*Task statement:*
Each line that follows should be printed again exactly as it stands.

Data records

────

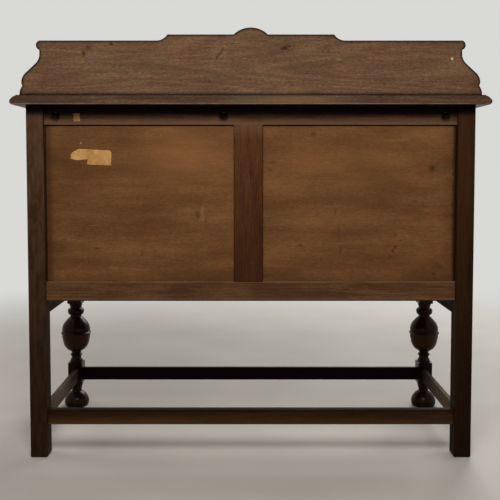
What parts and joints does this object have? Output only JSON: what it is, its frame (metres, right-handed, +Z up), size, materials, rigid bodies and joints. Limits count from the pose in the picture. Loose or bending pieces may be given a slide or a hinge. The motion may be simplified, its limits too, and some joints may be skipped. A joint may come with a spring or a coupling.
{
  "type": "sideboard",
  "caption": "Oak sideboard with turned cup and cover front legs, square rear legs, stretchers, a shaped upstand, drawers over panelled cupboard doors and a frame and panel back.",
  "frame": {"origin": "on the floor, in the middle of the top board's footprint", "axes": "+Z up, front faces -Y, +X to the right of someone who faces the front"},
  "size_m": [1.226, 0.51, 1.1154],
  "materials": {
    "oak_top": "brown stained oak with worn, dry polish",
    "case_oak": "dark stained oak, satin polish",
    "dark_oak": "very dark stained oak, polished on the turnings",
    "back_rail_oak": "brown stained, dry",
    "muntin_oak": "red brown stained, dry",
    "back_plywood": "orange brown plywood, thinly stained",
    "inner_softwood": "unpolished softwood",
    "drawer_lining": "clean planed hardwood",
    "brass": "aged, dull in the hollows",
    "steel": "dark, slightly rusted"
  },
  "bodies": {
    "carcass": {"back_bottom_rail": "back_rail_oak", "back_muntin": "muntin_oak", "back_panel_left": "back_plywood", "back_panel_right": "back_plywood", "back_top_rail": "back_rail_oak", "carcass_hinge_leaves": "brass", "catch_barrels": "brass", "centre_partition": "inner_softwood", "cupboard_floor": "inner_softwood", "drawer_runners_and_kickers": "inner_softwood", "front_bottom_rail": "case_oak", "front_leg_left": "dark_oak", "front_leg_right": "dark_oak", "front_middle_rail": "case_oak", "front_posts": "case_oak", "front_stretcher": "dark_oak", "front_top_rail": "case_oak", "rear_leg_left": "dark_oak", "rear_leg_right": "dark_oak", "rear_stretcher": "dark_oak", "shelf_bearers": "inner_softwood", "shelves": "inner_softwood", "side_panel_left": "case_oak", "side_panel_right": "case_oak", "side_rails_left": "case_oak", "side_rails_right": "case_oak", "side_stretcher_left": "dark_oak", "side_stretcher_right": "dark_oak", "top_board": "oak_top", "upstand": "oak_top", "upstand_moulding": "oak_top", "wood_screws": "steel"},
    "drawer_left": {"drawer_left_front": "case_oak", "drawer_left_box": "drawer_lining", "drawer_left_bottom": "drawer_lining", "drawer_left_moulding": "case_oak", "drawer_left_plate": "brass"},
    "door_left": {"door_left_stiles": "case_oak", "door_left_rails": "case_oak", "door_left_panel": "case_oak", "door_left_moulding": "case_oak", "door_left_hinge_leaves": "brass", "door_left_plate": "brass"},
    "drawer_left_drop": {"drawer_left_drop": "brass"},
    "door_left_drop": {"door_left_drop": "brass"},
    "catch_ball_left": {"catch_ball_left": "brass"},
    "drawer_right": {"drawer_right_front": "case_oak", "drawer_right_box": "drawer_lining", "drawer_right_bottom": "drawer_lining", "drawer_right_moulding": "case_oak", "drawer_right_plate": "brass"},
    "door_right": {"door_right_stiles": "case_oak", "door_right_rails": "case_oak", "door_right_panel": "case_oak", "door_right_moulding": "case_oak", "door_right_hinge_leaves": "brass", "door_right_plate": "brass"},
    "drawer_right_drop": {"drawer_right_drop": "brass"},
    "door_right_drop": {"door_right_drop": "brass"},
    "catch_ball_right": {"catch_ball_right": "brass"}
  },
  "joints": [
    {"name": "drawer_left_slide", "type": "slide", "parent": "carcass", "child": "drawer_left", "axis": [0, -1, 0], "range_m": [0, 0.3]},
    {"name": "door_left_hinge", "type": "hinge", "parent": "carcass", "child": "door_left", "pos_m": [-0.53325, -0.2265, 0.5865], "axis": [0, 0, -1], "range_deg": [0, 110]},
    {"name": "drawer_right_slide", "type": "slide", "parent": "carcass", "child": "drawer_right", "axis": [0, -1, 0], "range_m": [0, 0.3]},
    {"name": "door_right_hinge", "type": "hinge", "parent": "carcass", "child": "door_right", "pos_m": [0.53325, -0.2265, 0.5865], "axis": [0, 0, 1], "range_deg": [0, 110]},
    {"name": "drawer_left_drop_swing", "type": "hinge", "parent": "drawer_left", "child": "drawer_left_drop", "pos_m": [-0.2795, -0.235, 0.851], "axis": [-1, 0, 0], "range_deg": [0, 85]},
    {"name": "door_left_drop_swing", "type": "hinge", "parent": "door_left", "child": "door_left_drop", "pos_m": [-0.0565, -0.235, 0.6005], "axis": [-1, 0, 0], "range_deg": [0, 85]},
    {"name": "drawer_right_drop_swing", "type": "hinge", "parent": "drawer_right", "child": "drawer_right_drop", "pos_m": [0.2795, -0.235, 0.851], "axis": [-1, 0, 0], "range_deg": [0, 85]},
    {"name": "door_right_drop_swing", "type": "hinge", "parent": "door_right", "child": "door_right_drop", "pos_m": [0.0565, -0.235, 0.6005], "axis": [-1, 0, 0], "range_deg": [0, 85]},
    {"name": "catch_ball_left_press", "type": "slide", "parent": "carcass", "child": "catch_ball_left", "axis": [1, 0, 0], "range_m": [0, 0.001], "stiffness_N_per_m": 600, "springref_m": -0.002},
    {"name": "catch_ball_right_press", "type": "slide", "parent": "carcass", "child": "catch_ball_right", "axis": [-1, 0, 0], "range_m": [0, 0.001], "stiffness_N_per_m": 600, "springref_m": -0.002}
  ]
}
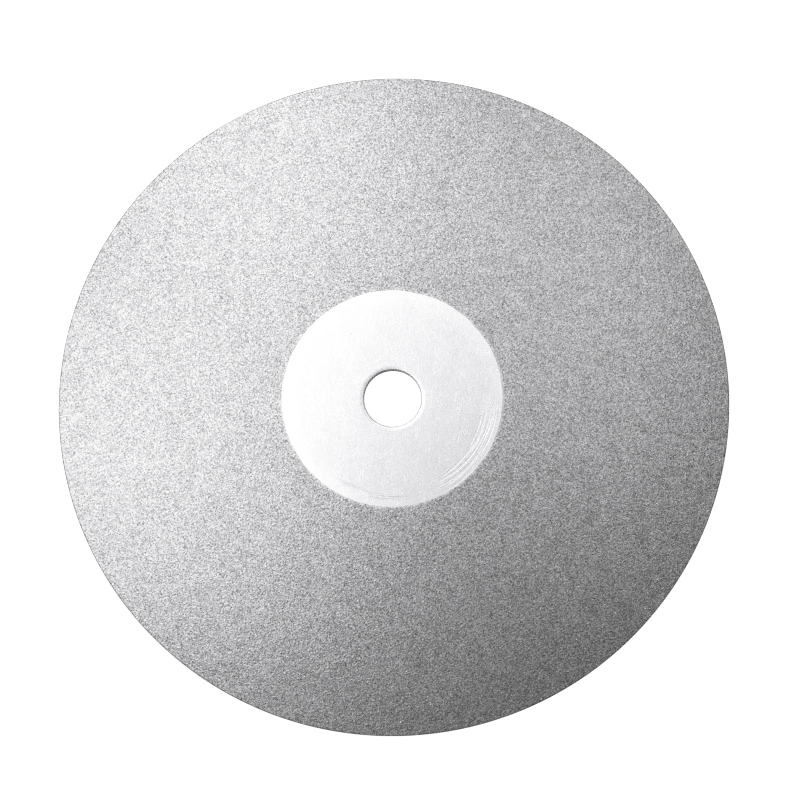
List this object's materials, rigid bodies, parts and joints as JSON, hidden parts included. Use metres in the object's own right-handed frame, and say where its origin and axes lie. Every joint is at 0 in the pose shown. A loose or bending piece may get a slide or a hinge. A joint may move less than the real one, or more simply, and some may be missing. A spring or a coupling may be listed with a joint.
{
  "type": "diamond grinding wheel",
  "caption": "Flat round steel lapping wheel with a plain arbor bore, a bare hub and one face plated with nickel and diamond grit out to the rim.",
  "frame": {"origin": "centre of the arbor bore on the back face, which is the bottom of the wheel", "axes": "+Z is the spin axis and points out of the abrasive face; the wheel is round, so X and Y are any two radii at right angles"},
  "size_m": [0.15, 0.15, 0.0012],
  "materials": {
    "steel": "ground satin steel, nearly white, with faint rings near the plating",
    "nickel": "dull grey electroplated nickel",
    "diamond": "sharp glinting grey diamond grains"
  },
  "bodies": {
    "root": {"steel_core": "steel", "nickel_bond": "nickel", "diamond_grit": "diamond"}
  },
  "joints": []
}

────

*Exercise solution:*
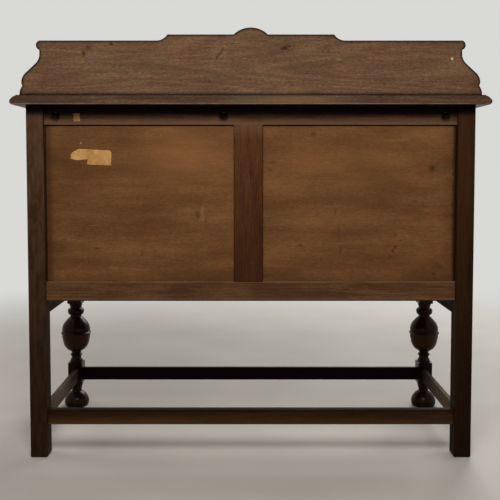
What parts and joints does this object have? Output only JSON: what it is, its frame (metres, right-handed, +Z up), size, materials, rigid bodies and joints. Limits count from the pose in the picture. Loose or bending pieces may be given a slide or a hinge. The motion may be simplified, its limits too, and some joints may be skipped. A joint may come with a spring or a coupling.
{
  "type": "sideboard",
  "caption": "Oak sideboard with turned cup and cover front legs, square rear legs, stretchers, a shaped upstand, drawers over panelled cupboard doors and a frame and panel back.",
  "frame": {"origin": "on the floor, in the middle of the top board's footprint", "axes": "+Z up, front faces -Y, +X to the right of someone who faces the front"},
  "size_m": [1.226, 0.51, 1.1154],
  "materials": {
    "oak_top": "brown stained oak with worn, dry polish",
    "case_oak": "dark stained oak, satin polish",
    "dark_oak": "very dark stained oak, polished on the turnings",
    "back_rail_oak": "brown stained, dry",
    "muntin_oak": "red brown stained, dry",
    "back_plywood": "orange brown plywood, thinly stained",
    "inner_softwood": "unpolished softwood",
    "drawer_lining": "clean planed hardwood",
    "brass": "aged, dull in the hollows",
    "steel": "dark, slightly rusted"
  },
  "bodies": {
    "carcass": {"back_bottom_rail": "back_rail_oak", "back_muntin": "muntin_oak", "back_panel_left": "back_plywood", "back_panel_right": "back_plywood", "back_top_rail": "back_rail_oak", "carcass_hinge_leaves": "brass", "catch_barrels": "brass", "centre_partition": "inner_softwood", "cupboard_floor": "inner_softwood", "drawer_runners_and_kickers": "inner_softwood", "front_bottom_rail": "case_oak", "front_leg_left": "dark_oak", "front_leg_right": "dark_oak", "front_middle_rail": "case_oak", "front_posts": "case_oak", "front_stretcher": "dark_oak", "front_top_rail": "case_oak", "rear_leg_left": "dark_oak", "rear_leg_right": "dark_oak", "rear_stretcher": "dark_oak", "shelf_bearers": "inner_softwood", "shelves": "inner_softwood", "side_panel_left": "case_oak", "side_panel_right": "case_oak", "side_rails_left": "case_oak", "side_rails_right": "case_oak", "side_stretcher_left": "dark_oak", "side_stretcher_right": "dark_oak", "top_board": "oak_top", "upstand": "oak_top", "upstand_moulding": "oak_top", "wood_screws": "steel"},
    "drawer_left": {"drawer_left_front": "case_oak", "drawer_left_box": "drawer_lining", "drawer_left_bottom": "drawer_lining", "drawer_left_moulding": "case_oak", "drawer_left_plate": "brass"},
    "door_left": {"door_left_stiles": "case_oak", "door_left_rails": "case_oak", "door_left_panel": "case_oak", "door_left_moulding": "case_oak", "door_left_hinge_leaves": "brass", "door_left_plate": "brass"},
    "drawer_left_drop": {"drawer_left_drop": "brass"},
    "door_left_drop": {"door_left_drop": "brass"},
    "catch_ball_left": {"catch_ball_left": "brass"},
    "drawer_right": {"drawer_right_front": "case_oak", "drawer_right_box": "drawer_lining", "drawer_right_bottom": "drawer_lining", "drawer_right_moulding": "case_oak", "drawer_right_plate": "brass"},
    "door_right": {"door_right_stiles": "case_oak", "door_right_rails": "case_oak", "door_right_panel": "case_oak", "door_right_moulding": "case_oak", "door_right_hinge_leaves": "brass", "door_right_plate": "brass"},
    "drawer_right_drop": {"drawer_right_drop": "brass"},
    "door_right_drop": {"door_right_drop": "brass"},
    "catch_ball_right": {"catch_ball_right": "brass"}
  },
  "joints": [
    {"name": "drawer_left_slide", "type": "slide", "parent": "carcass", "child": "drawer_left", "axis": [0, -1, 0], "range_m": [0, 0.3]},
    {"name": "door_left_hinge", "type": "hinge", "parent": "carcass", "child": "door_left", "pos_m": [-0.53325, -0.2265, 0.5865], "axis": [0, 0, -1], "range_deg": [0, 110]},
    {"name": "drawer_right_slide", "type": "slide", "parent": "carcass", "child": "drawer_right", "axis": [0, -1, 0], "range_m": [0, 0.3]},
    {"name": "door_right_hinge", "type": "hinge", "parent": "carcass", "child": "door_right", "pos_m": [0.53325, -0.2265, 0.5865], "axis": [0, 0, 1], "range_deg": [0, 110]},
    {"name": "drawer_left_drop_swing", "type": "hinge", "parent": "drawer_left", "child": "drawer_left_drop", "pos_m": [-0.2795, -0.235, 0.851], "axis": [-1, 0, 0], "range_deg": [0, 85]},
    {"name": "door_left_drop_swing", "type": "hinge", "parent": "door_left", "child": "door_left_drop", "pos_m": [-0.0565, -0.235, 0.6005], "axis": [-1, 0, 0], "range_deg": [0, 85]},
    {"name": "drawer_right_drop_swing", "type": "hinge", "parent": "drawer_right", "child": "drawer_right_drop", "pos_m": [0.2795, -0.235, 0.851], "axis": [-1, 0, 0], "range_deg": [0, 85]},
    {"name": "door_right_drop_swing", "type": "hinge", "parent": "door_right", "child": "door_right_drop", "pos_m": [0.0565, -0.235, 0.6005], "axis": [-1, 0, 0], "range_deg": [0, 85]},
    {"name": "catch_ball_left_press", "type": "slide", "parent": "carcass", "child": "catch_ball_left", "axis": [1, 0, 0], "range_m": [0, 0.001], "stiffness_N_per_m": 600, "springref_m": -0.002},
    {"name": "catch_ball_right_press", "type": "slide", "parent": "carcass", "child": "catch_ball_right", "axis": [-1, 0, 0], "range_m": [0, 0.001], "stiffness_N_per_m": 600, "springref_m": -0.002}
  ]
}
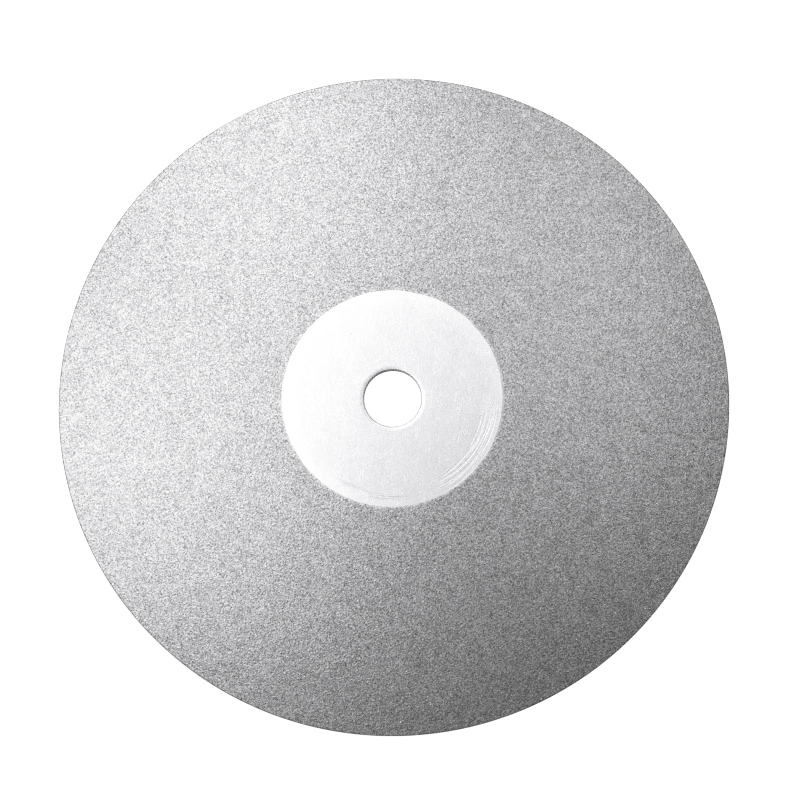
List this object's materials, rigid bodies, parts and joints as JSON, hidden parts included. Use metres in the object's own right-handed frame, and say where its origin and axes lie. Every joint is at 0 in the pose shown. A loose or bending piece may get a slide or a hinge. A joint may move less than the real one, or more simply, and some may be missing. A spring or a coupling may be listed with a joint.
{
  "type": "diamond grinding wheel",
  "caption": "Flat round steel lapping wheel with a plain arbor bore, a bare hub and one face plated with nickel and diamond grit out to the rim.",
  "frame": {"origin": "centre of the arbor bore on the back face, which is the bottom of the wheel", "axes": "+Z is the spin axis and points out of the abrasive face; the wheel is round, so X and Y are any two radii at right angles"},
  "size_m": [0.15, 0.15, 0.0012],
  "materials": {
    "steel": "ground satin steel, nearly white, with faint rings near the plating",
    "nickel": "dull grey electroplated nickel",
    "diamond": "sharp glinting grey diamond grains"
  },
  "bodies": {
    "root": {"steel_core": "steel", "nickel_bond": "nickel", "diamond_grit": "diamond"}
  },
  "joints": []
}